» **MATERIAL PROVIDED**
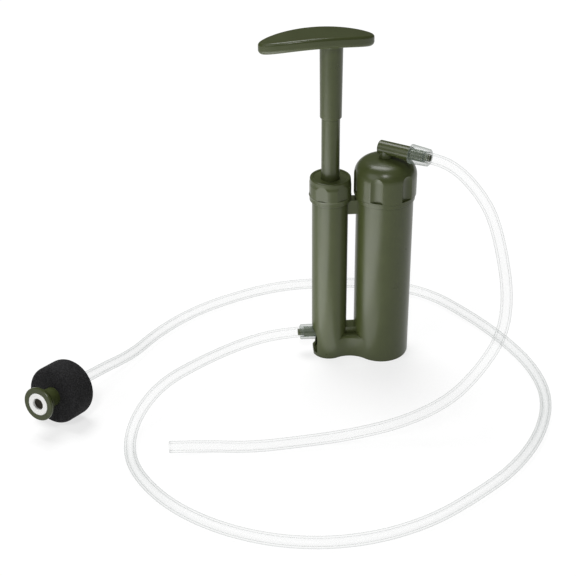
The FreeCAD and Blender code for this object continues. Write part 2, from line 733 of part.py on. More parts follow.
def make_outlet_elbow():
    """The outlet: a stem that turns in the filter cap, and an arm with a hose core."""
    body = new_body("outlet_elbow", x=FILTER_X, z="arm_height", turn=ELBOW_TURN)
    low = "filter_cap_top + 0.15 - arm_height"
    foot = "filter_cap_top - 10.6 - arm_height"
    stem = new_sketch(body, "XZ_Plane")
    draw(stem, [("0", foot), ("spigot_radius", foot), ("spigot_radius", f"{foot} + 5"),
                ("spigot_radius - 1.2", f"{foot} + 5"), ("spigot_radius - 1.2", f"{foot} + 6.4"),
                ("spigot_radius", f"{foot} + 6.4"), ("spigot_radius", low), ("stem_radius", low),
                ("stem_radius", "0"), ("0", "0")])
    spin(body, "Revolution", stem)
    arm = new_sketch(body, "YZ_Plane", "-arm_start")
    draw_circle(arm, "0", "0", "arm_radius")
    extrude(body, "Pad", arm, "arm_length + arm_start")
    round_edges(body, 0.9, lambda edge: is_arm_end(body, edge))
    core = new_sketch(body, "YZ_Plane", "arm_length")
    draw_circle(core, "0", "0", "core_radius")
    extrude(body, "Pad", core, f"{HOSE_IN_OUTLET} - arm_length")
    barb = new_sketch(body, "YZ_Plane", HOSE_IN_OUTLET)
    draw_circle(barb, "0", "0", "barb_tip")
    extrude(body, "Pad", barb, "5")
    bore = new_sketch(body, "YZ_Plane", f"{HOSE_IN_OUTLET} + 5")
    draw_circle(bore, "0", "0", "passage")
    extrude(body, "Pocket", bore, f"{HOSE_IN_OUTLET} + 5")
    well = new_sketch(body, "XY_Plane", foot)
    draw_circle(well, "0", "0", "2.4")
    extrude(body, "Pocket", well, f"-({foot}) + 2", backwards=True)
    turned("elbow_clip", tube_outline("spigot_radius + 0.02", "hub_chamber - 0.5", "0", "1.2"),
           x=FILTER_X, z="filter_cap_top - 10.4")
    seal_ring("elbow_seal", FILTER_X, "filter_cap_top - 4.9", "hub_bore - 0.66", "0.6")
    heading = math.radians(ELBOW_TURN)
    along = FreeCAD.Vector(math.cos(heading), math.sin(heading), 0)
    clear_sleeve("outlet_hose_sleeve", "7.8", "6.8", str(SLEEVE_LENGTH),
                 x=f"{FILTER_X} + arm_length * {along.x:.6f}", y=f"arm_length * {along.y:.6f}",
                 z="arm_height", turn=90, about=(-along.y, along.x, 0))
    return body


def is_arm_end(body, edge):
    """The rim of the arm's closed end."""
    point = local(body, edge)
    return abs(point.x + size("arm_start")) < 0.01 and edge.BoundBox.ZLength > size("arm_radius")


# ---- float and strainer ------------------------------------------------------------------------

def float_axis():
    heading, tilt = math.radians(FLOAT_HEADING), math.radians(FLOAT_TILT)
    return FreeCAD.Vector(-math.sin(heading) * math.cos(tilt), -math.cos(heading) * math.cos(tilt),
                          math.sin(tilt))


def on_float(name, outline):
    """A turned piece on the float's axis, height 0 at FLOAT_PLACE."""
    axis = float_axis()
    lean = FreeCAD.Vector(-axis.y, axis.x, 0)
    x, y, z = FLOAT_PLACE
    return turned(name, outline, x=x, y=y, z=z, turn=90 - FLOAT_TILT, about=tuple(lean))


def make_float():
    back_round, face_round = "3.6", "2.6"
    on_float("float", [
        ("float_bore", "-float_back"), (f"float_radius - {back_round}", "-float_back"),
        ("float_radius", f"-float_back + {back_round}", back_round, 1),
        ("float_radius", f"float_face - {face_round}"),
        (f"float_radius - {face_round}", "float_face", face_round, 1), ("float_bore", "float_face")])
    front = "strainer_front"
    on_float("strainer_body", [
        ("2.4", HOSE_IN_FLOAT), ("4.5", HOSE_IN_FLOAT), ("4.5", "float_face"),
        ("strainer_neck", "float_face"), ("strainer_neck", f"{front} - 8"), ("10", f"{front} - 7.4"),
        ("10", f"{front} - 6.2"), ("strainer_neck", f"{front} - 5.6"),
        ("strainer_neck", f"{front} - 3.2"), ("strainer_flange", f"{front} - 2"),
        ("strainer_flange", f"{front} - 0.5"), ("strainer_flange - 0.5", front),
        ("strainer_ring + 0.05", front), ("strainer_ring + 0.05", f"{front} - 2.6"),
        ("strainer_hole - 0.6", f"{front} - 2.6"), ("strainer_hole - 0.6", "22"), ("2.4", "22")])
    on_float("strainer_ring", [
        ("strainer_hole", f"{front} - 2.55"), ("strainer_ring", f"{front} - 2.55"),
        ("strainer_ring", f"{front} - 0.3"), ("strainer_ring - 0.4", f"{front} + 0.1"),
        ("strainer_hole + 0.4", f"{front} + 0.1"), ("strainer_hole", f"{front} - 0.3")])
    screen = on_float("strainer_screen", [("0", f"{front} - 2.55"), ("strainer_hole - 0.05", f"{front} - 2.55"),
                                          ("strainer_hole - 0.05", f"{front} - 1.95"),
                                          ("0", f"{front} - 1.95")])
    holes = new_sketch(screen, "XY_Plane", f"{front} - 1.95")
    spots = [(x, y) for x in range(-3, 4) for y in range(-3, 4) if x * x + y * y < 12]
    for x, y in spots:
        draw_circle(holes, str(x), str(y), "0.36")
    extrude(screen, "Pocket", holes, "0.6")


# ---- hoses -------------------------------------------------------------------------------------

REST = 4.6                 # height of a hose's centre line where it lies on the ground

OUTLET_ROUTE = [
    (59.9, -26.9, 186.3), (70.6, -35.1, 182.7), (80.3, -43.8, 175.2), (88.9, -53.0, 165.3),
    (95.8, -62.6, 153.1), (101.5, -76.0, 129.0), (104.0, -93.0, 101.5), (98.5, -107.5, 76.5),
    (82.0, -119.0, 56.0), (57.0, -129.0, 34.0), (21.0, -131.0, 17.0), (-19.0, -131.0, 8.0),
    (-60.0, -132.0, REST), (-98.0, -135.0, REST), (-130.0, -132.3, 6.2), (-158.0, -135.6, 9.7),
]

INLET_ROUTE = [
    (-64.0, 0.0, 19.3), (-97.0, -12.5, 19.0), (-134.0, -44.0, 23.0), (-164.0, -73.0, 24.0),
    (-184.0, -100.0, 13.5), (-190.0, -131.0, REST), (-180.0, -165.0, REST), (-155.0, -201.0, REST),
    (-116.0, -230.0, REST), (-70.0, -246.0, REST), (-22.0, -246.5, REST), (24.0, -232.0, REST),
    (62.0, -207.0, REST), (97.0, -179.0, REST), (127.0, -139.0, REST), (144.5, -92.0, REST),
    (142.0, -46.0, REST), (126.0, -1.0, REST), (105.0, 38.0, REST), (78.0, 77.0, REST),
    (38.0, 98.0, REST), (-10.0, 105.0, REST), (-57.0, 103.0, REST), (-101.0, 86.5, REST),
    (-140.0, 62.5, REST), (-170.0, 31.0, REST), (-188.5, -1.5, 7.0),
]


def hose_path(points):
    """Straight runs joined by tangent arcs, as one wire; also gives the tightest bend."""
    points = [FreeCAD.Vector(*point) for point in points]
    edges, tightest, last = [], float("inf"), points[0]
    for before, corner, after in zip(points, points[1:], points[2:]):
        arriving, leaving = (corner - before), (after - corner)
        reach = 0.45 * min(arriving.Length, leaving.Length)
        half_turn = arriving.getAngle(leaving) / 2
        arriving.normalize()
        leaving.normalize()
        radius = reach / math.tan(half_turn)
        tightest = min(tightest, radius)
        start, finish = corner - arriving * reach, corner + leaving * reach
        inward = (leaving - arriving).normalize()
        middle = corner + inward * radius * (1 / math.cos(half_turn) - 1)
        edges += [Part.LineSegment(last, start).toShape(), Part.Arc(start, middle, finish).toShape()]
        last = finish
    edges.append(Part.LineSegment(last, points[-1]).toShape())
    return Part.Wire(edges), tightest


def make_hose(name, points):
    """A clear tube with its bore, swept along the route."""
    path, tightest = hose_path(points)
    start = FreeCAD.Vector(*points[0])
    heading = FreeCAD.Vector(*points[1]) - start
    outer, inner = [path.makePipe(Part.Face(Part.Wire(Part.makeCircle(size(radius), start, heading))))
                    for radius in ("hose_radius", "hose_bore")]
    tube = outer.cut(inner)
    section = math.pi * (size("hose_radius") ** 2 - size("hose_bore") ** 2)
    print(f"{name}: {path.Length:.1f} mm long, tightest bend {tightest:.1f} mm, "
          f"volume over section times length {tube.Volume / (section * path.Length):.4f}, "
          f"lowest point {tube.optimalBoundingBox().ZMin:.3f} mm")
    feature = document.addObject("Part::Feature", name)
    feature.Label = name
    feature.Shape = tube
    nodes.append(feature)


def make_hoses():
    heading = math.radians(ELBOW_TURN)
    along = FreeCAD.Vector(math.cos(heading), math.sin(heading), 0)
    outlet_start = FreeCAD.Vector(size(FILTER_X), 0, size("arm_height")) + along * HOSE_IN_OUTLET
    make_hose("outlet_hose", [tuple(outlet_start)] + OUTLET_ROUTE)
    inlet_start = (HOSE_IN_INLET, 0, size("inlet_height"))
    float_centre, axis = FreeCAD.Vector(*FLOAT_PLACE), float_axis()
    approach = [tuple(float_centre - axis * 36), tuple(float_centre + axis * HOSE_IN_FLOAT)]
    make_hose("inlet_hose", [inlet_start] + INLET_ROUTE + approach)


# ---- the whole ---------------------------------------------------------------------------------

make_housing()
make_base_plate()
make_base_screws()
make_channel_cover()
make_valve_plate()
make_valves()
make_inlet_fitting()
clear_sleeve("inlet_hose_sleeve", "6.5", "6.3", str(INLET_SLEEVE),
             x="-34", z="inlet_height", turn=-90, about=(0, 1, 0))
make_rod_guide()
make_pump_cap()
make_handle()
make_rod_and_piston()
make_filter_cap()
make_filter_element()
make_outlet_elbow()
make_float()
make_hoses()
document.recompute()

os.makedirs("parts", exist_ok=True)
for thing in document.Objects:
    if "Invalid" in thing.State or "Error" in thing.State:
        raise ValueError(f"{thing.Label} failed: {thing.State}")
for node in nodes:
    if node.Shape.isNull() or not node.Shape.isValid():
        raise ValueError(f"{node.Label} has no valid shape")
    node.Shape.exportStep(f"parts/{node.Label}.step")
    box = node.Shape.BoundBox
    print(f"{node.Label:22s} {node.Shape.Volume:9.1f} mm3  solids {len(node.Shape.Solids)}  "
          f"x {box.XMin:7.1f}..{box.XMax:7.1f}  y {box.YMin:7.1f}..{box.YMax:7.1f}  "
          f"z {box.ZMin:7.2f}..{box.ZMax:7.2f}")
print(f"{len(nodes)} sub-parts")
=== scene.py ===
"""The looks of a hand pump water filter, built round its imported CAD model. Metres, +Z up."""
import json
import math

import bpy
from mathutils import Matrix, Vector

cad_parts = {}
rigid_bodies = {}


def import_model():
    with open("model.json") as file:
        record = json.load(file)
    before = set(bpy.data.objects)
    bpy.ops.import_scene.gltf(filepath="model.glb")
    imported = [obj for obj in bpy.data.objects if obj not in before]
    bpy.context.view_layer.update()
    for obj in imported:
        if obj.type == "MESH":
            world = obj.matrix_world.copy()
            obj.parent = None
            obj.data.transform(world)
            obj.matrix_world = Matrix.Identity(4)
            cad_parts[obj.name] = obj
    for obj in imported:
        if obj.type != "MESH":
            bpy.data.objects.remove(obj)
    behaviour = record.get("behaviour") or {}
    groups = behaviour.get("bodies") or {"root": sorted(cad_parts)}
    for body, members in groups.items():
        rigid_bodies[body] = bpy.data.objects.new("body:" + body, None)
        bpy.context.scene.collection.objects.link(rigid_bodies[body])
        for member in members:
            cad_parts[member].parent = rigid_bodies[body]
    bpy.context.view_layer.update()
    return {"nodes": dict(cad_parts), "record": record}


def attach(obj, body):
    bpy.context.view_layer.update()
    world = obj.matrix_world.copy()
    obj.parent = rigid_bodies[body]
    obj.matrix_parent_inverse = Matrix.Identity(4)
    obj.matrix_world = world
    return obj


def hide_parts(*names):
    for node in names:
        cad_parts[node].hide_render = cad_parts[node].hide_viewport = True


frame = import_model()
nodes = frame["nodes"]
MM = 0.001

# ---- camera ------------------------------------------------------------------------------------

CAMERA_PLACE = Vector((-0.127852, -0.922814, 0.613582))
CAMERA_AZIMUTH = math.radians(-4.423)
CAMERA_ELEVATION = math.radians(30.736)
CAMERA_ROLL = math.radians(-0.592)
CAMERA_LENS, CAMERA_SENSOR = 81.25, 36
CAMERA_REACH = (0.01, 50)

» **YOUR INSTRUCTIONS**
Start at the line with "document.recompute()" and stop after the line with "bpy.context.scene.collection.objects.link(rigid_bodies[body])". Repeat exactly the lines in that range.

» **SOLUTION BELOW**
document.recompute()

os.makedirs("parts", exist_ok=True)
for thing in document.Objects:
    if "Invalid" in thing.State or "Error" in thing.State:
        raise ValueError(f"{thing.Label} failed: {thing.State}")
for node in nodes:
    if node.Shape.isNull() or not node.Shape.isValid():
        raise ValueError(f"{node.Label} has no valid shape")
    node.Shape.exportStep(f"parts/{node.Label}.step")
    box = node.Shape.BoundBox
    print(f"{node.Label:22s} {node.Shape.Volume:9.1f} mm3  solids {len(node.Shape.Solids)}  "
          f"x {box.XMin:7.1f}..{box.XMax:7.1f}  y {box.YMin:7.1f}..{box.YMax:7.1f}  "
          f"z {box.ZMin:7.2f}..{box.ZMax:7.2f}")
print(f"{len(nodes)} sub-parts")
=== scene.py ===
"""The looks of a hand pump water filter, built round its imported CAD model. Metres, +Z up."""
import json
import math

import bpy
from mathutils import Matrix, Vector

cad_parts = {}
rigid_bodies = {}


def import_model():
    with open("model.json") as file:
        record = json.load(file)
    before = set(bpy.data.objects)
    bpy.ops.import_scene.gltf(filepath="model.glb")
    imported = [obj for obj in bpy.data.objects if obj not in before]
    bpy.context.view_layer.update()
    for obj in imported:
        if obj.type == "MESH":
            world = obj.matrix_world.copy()
            obj.parent = None
            obj.data.transform(world)
            obj.matrix_world = Matrix.Identity(4)
            cad_parts[obj.name] = obj
    for obj in imported:
        if obj.type != "MESH":
            bpy.data.objects.remove(obj)
    behaviour = record.get("behaviour") or {}
    groups = behaviour.get("bodies") or {"root": sorted(cad_parts)}
    for body, members in groups.items():
        rigid_bodies[body] = bpy.data.objects.new("body:" + body, None)
        bpy.context.scene.collection.objects.link(rigid_bodies[body])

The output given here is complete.